* DATASET EXCERPT:
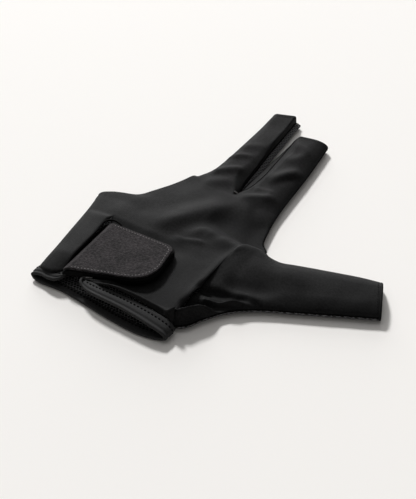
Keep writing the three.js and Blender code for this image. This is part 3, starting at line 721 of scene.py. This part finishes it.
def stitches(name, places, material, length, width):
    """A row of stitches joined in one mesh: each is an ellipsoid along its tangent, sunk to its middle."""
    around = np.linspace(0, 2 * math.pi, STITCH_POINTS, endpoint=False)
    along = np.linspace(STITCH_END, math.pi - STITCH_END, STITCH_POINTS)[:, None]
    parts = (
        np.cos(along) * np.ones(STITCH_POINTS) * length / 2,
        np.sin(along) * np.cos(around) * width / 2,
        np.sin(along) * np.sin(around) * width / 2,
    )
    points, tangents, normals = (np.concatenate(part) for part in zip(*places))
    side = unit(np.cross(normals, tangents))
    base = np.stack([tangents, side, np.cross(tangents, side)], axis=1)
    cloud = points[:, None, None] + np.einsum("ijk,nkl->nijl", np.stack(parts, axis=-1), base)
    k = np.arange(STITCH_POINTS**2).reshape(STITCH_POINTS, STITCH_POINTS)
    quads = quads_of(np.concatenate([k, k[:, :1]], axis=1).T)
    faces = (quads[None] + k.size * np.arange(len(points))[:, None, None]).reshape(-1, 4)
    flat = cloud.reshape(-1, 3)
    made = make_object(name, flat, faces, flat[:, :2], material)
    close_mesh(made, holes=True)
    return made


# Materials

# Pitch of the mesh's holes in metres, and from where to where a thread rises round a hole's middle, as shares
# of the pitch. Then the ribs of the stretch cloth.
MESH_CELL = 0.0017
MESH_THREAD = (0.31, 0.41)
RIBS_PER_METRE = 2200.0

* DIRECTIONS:
Restate the whole listing exactly.

* EXPECTED ANSWER:
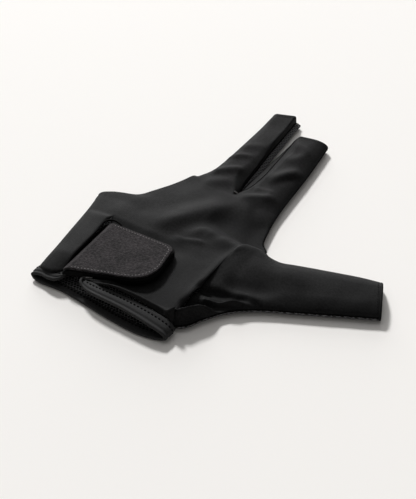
Keep writing the three.js and Blender code for this image. This is part 3, starting at line 721 of scene.py. This part finishes it.
def stitches(name, places, material, length, width):
    """A row of stitches joined in one mesh: each is an ellipsoid along its tangent, sunk to its middle."""
    around = np.linspace(0, 2 * math.pi, STITCH_POINTS, endpoint=False)
    along = np.linspace(STITCH_END, math.pi - STITCH_END, STITCH_POINTS)[:, None]
    parts = (
        np.cos(along) * np.ones(STITCH_POINTS) * length / 2,
        np.sin(along) * np.cos(around) * width / 2,
        np.sin(along) * np.sin(around) * width / 2,
    )
    points, tangents, normals = (np.concatenate(part) for part in zip(*places))
    side = unit(np.cross(normals, tangents))
    base = np.stack([tangents, side, np.cross(tangents, side)], axis=1)
    cloud = points[:, None, None] + np.einsum("ijk,nkl->nijl", np.stack(parts, axis=-1), base)
    k = np.arange(STITCH_POINTS**2).reshape(STITCH_POINTS, STITCH_POINTS)
    quads = quads_of(np.concatenate([k, k[:, :1]], axis=1).T)
    faces = (quads[None] + k.size * np.arange(len(points))[:, None, None]).reshape(-1, 4)
    flat = cloud.reshape(-1, 3)
    made = make_object(name, flat, faces, flat[:, :2], material)
    close_mesh(made, holes=True)
    return made


# Materials

# Pitch of the mesh's holes in metres, and from where to where a thread rises round a hole's middle, as shares
# of the pitch. Then the ribs of the stretch cloth.
MESH_CELL = 0.0017
MESH_THREAD = (0.31, 0.41)
RIBS_PER_METRE = 2200.0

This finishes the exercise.